Key design principles are the difference between good rooms and GREAT rooms. Beautiful rooms don’t just happen.

Effortless style isn’t so effortless. Forward planning and a few key design principles are required to create something that’s both liveable and pleasing to the senses.

key design principles

1. Key Design Principles : The Hero Feature

Every room has a hero, be it an architectural feature, fireplace, gracious window, piece of furniture, free-standing bath, art work, or rug. A hero feature can also revolve around a colour, so give this consideration. The hero feature provides a point of focus around which other elements can be co-ordinated. Look at your room and decide if there is a hero piece. If not, introduce one.

As far as key design principles go, a hero piece is very important. It can help you with the direction, colours, and balance in your room. A hero piece will draw in the eye and likely be the first thing people see when they enter the room.

A hero feature is one of the key design principles in any room – a bed in the bedroom, a rug in the dining room, wall art in the lounge, even a giant media screen in the games room.

2. Key Design Principles : Create Balance

Do you want the room to be symmetrical or asymmetrical? Either way, you will need to think about how the room is balanced. Flick through magazines and Pinterest and let your eyes settle on rooms you like. Are they symmetrical? Ordered? Are there matching lamps an equal distance apart on a hall table, for example? Are books perfectly stacked on a coffee table in relation to their size, smallest on top? Or are there collections of different sized objects that seem haphazard? (I can tell you, they are not).

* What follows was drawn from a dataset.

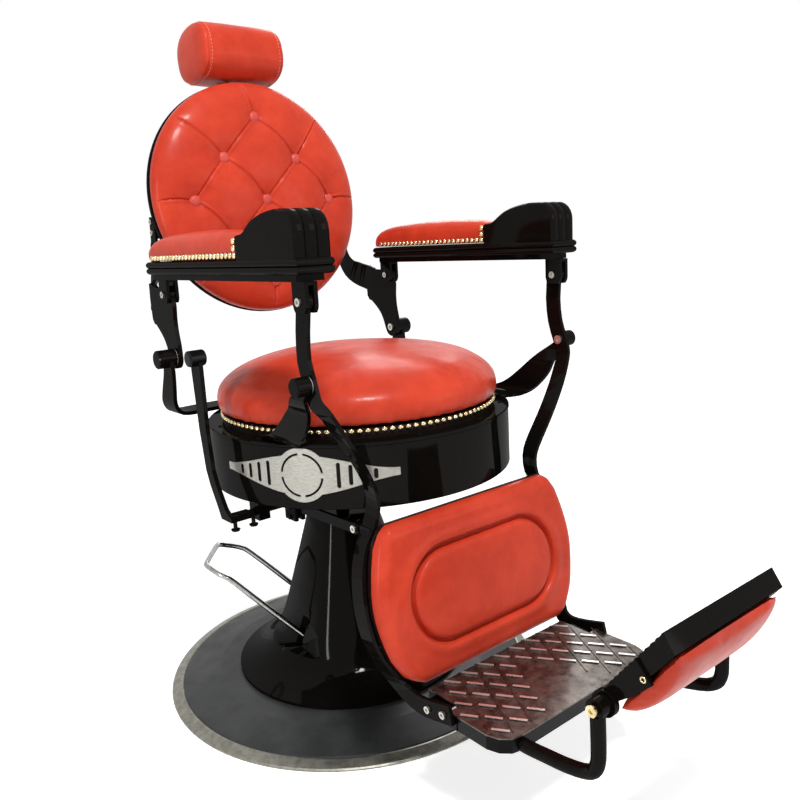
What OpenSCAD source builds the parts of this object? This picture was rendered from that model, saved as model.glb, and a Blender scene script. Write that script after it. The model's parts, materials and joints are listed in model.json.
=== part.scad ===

Architectural elements in a room also contribute to balance. If you have very big windows you’ll need to balance these with the right window treatments (probably also large and striking) and correctly sized furniture. Similarly colours; ensure you have the right balance of colors – ideally 60 30 10.

key design principles

3. Key Design Principles : Enjoy Pleasing Proportions

Linked to a balanced room is the proportion of objects to each other. Sometimes the room itself will have pleasing proportions, such as in many heritage homes. Otherwise, you’ll need to employ key design principles to ensure the elements you put IN the room relate to each other. Greg Natale is an Australian interior designer I admire greatly. I look at his rooms and just sigh with the beauty and perfection of them.

For example, don’t pair an enormous sofa with a tiny coffee table or place small chairs around a large fireplace. Similarly, when displaying objects, keep proportions in mind relative to objects near them and in the room. This relates to scale; the fourth of the seven key design principles.

key design principles

4. Key Design Principles : The Relationships of Scale

Think about the look and feel you wish to create. Depending on what feels comfortable for you, a room filled with large objects could work beautifully based on their relative relationship to each other. Similarly, a room full of small objects may also work well. But mixing the two will likely just be confusing and the room won’t feel comfortable do be in… and you may not even be sure why. Scale might be the problem if you have a room you think should be great… and it’s just not.

Scale also relates to clarity, and a confusing space can’t have clarity. The image above is from Memoir-Essence Furniture, an elegant European brand. See more of Mafalda Soares’ here on Don’t Call Me Penny by clicking the blue hyperlink.

key design principles

5. Key Design Principles : Understanding Colour

Don’t be afraid of colour. Many people are, so that’s why I wrote an article on working with the colour wheel. It’s the most obvious element of a room, so that may explain some of the reticence. Don’t get me wrong, I have seen (and styled) some truly gorgeous monochromatic rooms and neutral pale rooms – stunning. So colour doesn’t just refer to vibrancy. It refers to the emotions that are conveyed in a room, because colour is powerful. So understanding how colour works and how best to utilize your chosen colours will deliver to you the best result. This is where the 60 30 10 rule may come into play – the dominant colour is 60%, the secondary colour is 30%, and the accent colour is 10%.

That’s fairly simple. But once you master that you will gain more confidence to play with colour layering and colour opposites.

key design principles

6. Key Design Principles : Pattern

Mastering pattern elevates a room by adding a depth of visual interest that is not achieved by other design principles. Study some of the rooms you most admire, in magazines for example, and figure out how, when, and why the designer has used pattern. It could be in fabric, furniture lines, architectural features, or other mixtures. Identify why the patterning adds the visual depth to which I referred.

key design principles

7. Key Design Principles : Texture

Texture will add visual elements to a room that elevate the look. For example, you may wish to have a white room – very Scandi or very modern monochromatic. But without texture, your room will fail. It needs dynamic aspects to create some tension. These details could be in the form of architectural features, surfaces – such as a metal table top – or textiles – such as wool, sheepskin, rugs, cushions, drapes, etc. Texture will add interesting and even luxurious interest to a room.